For Shopify: see Shopify integration.
To test: request a demo.
The goal is not to compensate for poor mobile UX with an assistant. The goal is to keep a cleaner interface while still leaving an entry point for questions that are still blocking the purchase.
In short, sources and FAQ
In brief
Mobile-first e-commerce that works is not a compressed version of desktop. It is a way of designing that starts from mobile constraints to improve clarity, action, speed, and trust. The strategies that work always come back to the same fundamentals: prioritizing content, making tactile action obvious, simplifying navigation, clarifying product pages, streamlining checkout, and monitoring real performance.

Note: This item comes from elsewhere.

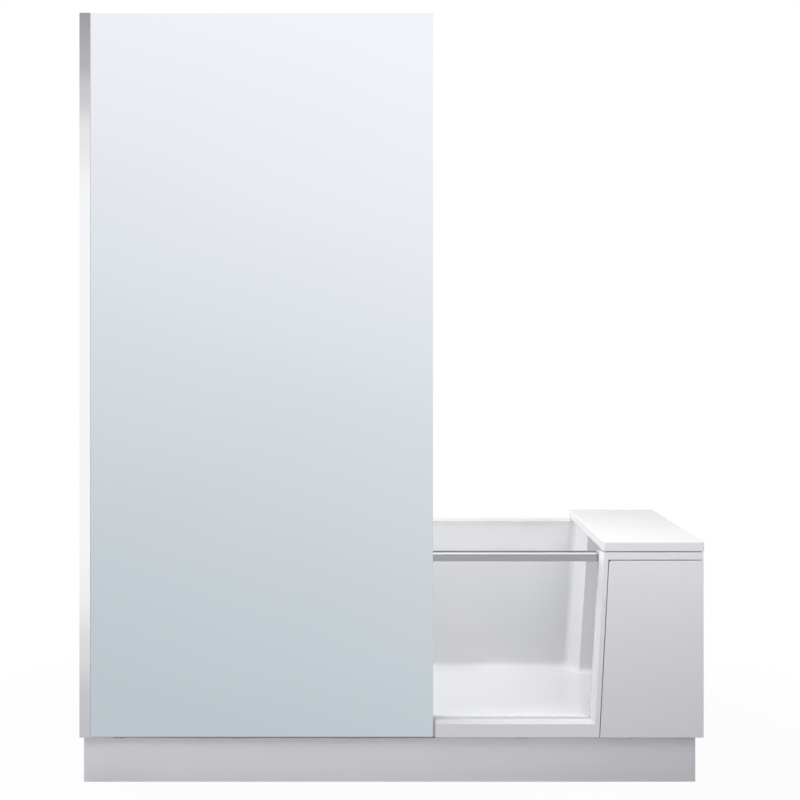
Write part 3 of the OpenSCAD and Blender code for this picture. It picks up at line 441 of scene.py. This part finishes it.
def door_clear():
    """Clear toughened glass with a faint green body; lamps pass through."""
    m = Mat("clear_glass", Transmission_Weight=1.0, IOR=1.4, Roughness=0.0)
    m.colour(m.ramp(m.noise(3, 2), [
        (0.3, rgb(249, 250, 250)), (0.7, rgb(251, 251, 251))]))
    shadow = m.add("ShaderNodeLightPath").outputs["Is Shadow Ray"]
    gap = m.add("ShaderNodeBsdfTransparent", {"Color": rgb(245, 246, 246)})
    m.put(m.surface, m.mix_shaders(
        shadow, m.shader.outputs[0], gap.outputs[0]))
    return m


def metal(name, light, dark, rough, scale, stretch=None):
    """Plain metal with a fine grain."""
    m = Mat(name, Metallic=1.0)
    grain = m.noise(scale, 3, 0.6, stretch)
    m.colour(m.ramp(grain, [(0.25, rgb(*dark)), (0.75, rgb(*light))]))
    m.rough(m.spread(grain, rough * 0.8, rough * 1.3))
    return m.bump(grain, 0.05, 0.0002)


METALS = {
    # look: material, light, dark, roughness, scale and stretch of its grain
    "fitting_chrome": ("chrome", (222, 223, 226), (214, 215, 219), 0.07, 60),
    "stile_aluminium": (
        "anodised", (206, 207, 210), (196, 197, 201), 0.36, 60, (8, 8, 0.4)),
    "fastener_steel": ("zinc", (190, 192, 196), (170, 172, 178), 0.36, 90),
}

# ------------------------------------------- materials: rubber, plastic, wood


def rubber(name, light, dark, rough, scale):
    """Rubber or plain plastic with a fine, soft grain."""
    m = Mat(name, Specular_IOR_Level=0.35)
    grain = m.noise(scale, 4, 0.6)
    m.colour(m.ramp(grain, [(0.3, rgb(*dark)), (0.7, rgb(*light))]))
    m.rough(m.spread(grain, rough * 0.9, rough * 1.1))
    return m.bump(grain, 0.12, 0.0004)


RUBBERS = {
    # look: material, light, dark, roughness, scale of its grain
    "seal_rubber": (
        "grey_rubber", (120, 121, 124), (110, 111, 114), 0.6, 160),
    "seal_clear": ("pale_seal", (249, 249, 250), (246, 246, 248), 0.35, 160),
    "pale_gasket": (
        "pale_gasket", (226, 227, 230), (219, 220, 223), 0.45, 160),
    "bead": ("silicone", (190, 191, 194), (183, 184, 187), 0.4, 160),
    "pad_rubber": ("black_rubber", (58, 58, 60), (48, 48, 50), 0.7, 160),
    "trim_grey": ("grey_trim", (128, 129, 132), (118, 119, 122), 0.45, 160),
    "nylon_dark": ("dark_nylon", (62, 62, 65), (54, 54, 57), 0.5, 120),
    "pipe_plastic": (
        "grey_pipe", (222, 223, 224), (214, 215, 217), 0.4, 60),
}


def cable_sheath():
    """Dark plastic over a wound wire, which shows as fine rings."""
    m = Mat("cable_sheath", Specular_IOR_Level=0.4)
    wear = m.noise(40, 3, 0.6)
    m.colour(m.ramp(wear, [(0.3, rgb(52, 52, 55)), (0.7, rgb(66, 66, 69))]))
    m.rough(m.spread(wear, 0.38, 0.5))
    rings = m.add("ShaderNodeTexWave", {"Vector": m.place, "Scale": 260},
                  wave_type="BANDS", bands_direction="DIAGONAL")
    return m.bump(rings.outputs["Fac"], 0.25, 0.0003)


def board_wood():
    """Resin-coated chipboard: pressed flakes of several browns."""
    m = Mat("chipboard")
    flakes = m.add("ShaderNodeTexVoronoi", {
        "Vector": m.stretched((1, 1.7, 6)), "Scale": 150}).outputs
    chips = m.ramp(flakes["Color"], [
        (0.0, rgb(158, 132, 96)), (0.5, rgb(190, 162, 120)),
        (1.0, rgb(212, 188, 148))])
    m.colour(m.mix(m.noise(5, 3), chips, rgb(184, 158, 118)))
    m.rough(m.spread(m.noise(30, 3), 0.5, 0.7))
    return m.bump(flakes["Distance"], 0.15, 0.0006)


MATS = {look: metal(*settings) for look, settings in METALS.items()}
for look, settings in RUBBERS.items():
    MATS[look] = rubber(*settings)
# Each of these is named after the look that it makes
for make in (tub_acrylic, surround_white, panel_white, lid_white,
             plinth_white, screen_mirror, profile_chrome, rail_chrome,
             frame_steel, door_clear, cable_sheath, board_wood):
    MATS[make.__name__] = make()

# A node looks as its slot in the record says, but for two
LOOK_OF = {s["node"]: s["material_slot"] for s in frame["record"]["subparts"]}
LOOK_OF["profile_gasket"] = "pale_gasket"
LOOK_OF["skirt_brackets"] = "trim_grey"       # dark grey as painted shade, a shadow line in the gap below the screen

# --------------------------------------------------------- the CAD's own nodes

EDGE_RADIUS = 0.0005              # of a node that isn't listed here
EDGE_RADIUS_OF = {
    "lid": 0.0022, "door_surround": 0.0012, "front_panel": 0.0014,
    "end_panel": 0.0014, "screen_glass": 0.0011, "door_glass": 0.0009,
    "plinth_front": 0.0012, "plinth_end": 0.0012, "tub_shell": 0.003,
    "wall_profile": 0.0006, "profile_gasket": 0.0002, "lid_pads": 0.0006,
}

# Faces count as one where they turn by less than this many degrees
FLAT_TURN = 0.4
FLAT_TURN_OF = {"tub_shell": 3.0}

# Edges are rounded where they turn by more than this many degrees
ROUND_TURN = 35
ROUND_TURN_OF = {"tub_shell": 50, "drain_plug": 12}

# How far smooth shading follows the large faces; 50 is neutral
NORMAL_WEIGHT = 60
NORMAL_WEIGHT_OF = {"tub_shell": 95}

# Round all over, with no edges to round
PIPES = ("overflow_pipe", "lift_cable", "trap_body", "overflow_elbow")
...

Think content first: the mobile user wants the essentials quickly.
Think thumb first: buttons, touch targets, access to the CTA.
Think speed first: weight, stability, responsiveness.
Think journey first: from the entry click to payment.
Think measurement first: mobile has its own frictions and its own KPIs.
Sources (external)
Baymard: Mobile E-Commerce Usability Guidelines.
Baymard: Mobile UX Trends.
Google / web.dev: Core Web Vitals.
Google / web.dev: Interaction to Next Paint (INP).
FAQ
What is the difference between responsive and mobile-first?
Responsive design often adapts the same content to multiple screens. Mobile-first design creates the experience for mobile first, then enriches it for desktop.
Which elements should be prioritized on mobile in e-commerce?
In general: product, main benefit, price, variants, CTA, essential reassurance, availability, and the closest purchase steps.
Does a mobile-first site have to be minimalist?
Not necessarily visually minimalist, but it must be more disciplined about hierarchy, weight, interactions, and the journey.
Why is performance part of mobile-first design?
Because speed, stability, and responsiveness directly determine the perceived quality and the ability to continue the action on mobile.
How do I know if my mobile UX is really weak?
Look at your mobile metrics separately: add to cart, checkout abandonment, real speed, slow interactions, exit points, and behaviors from recorded sessions.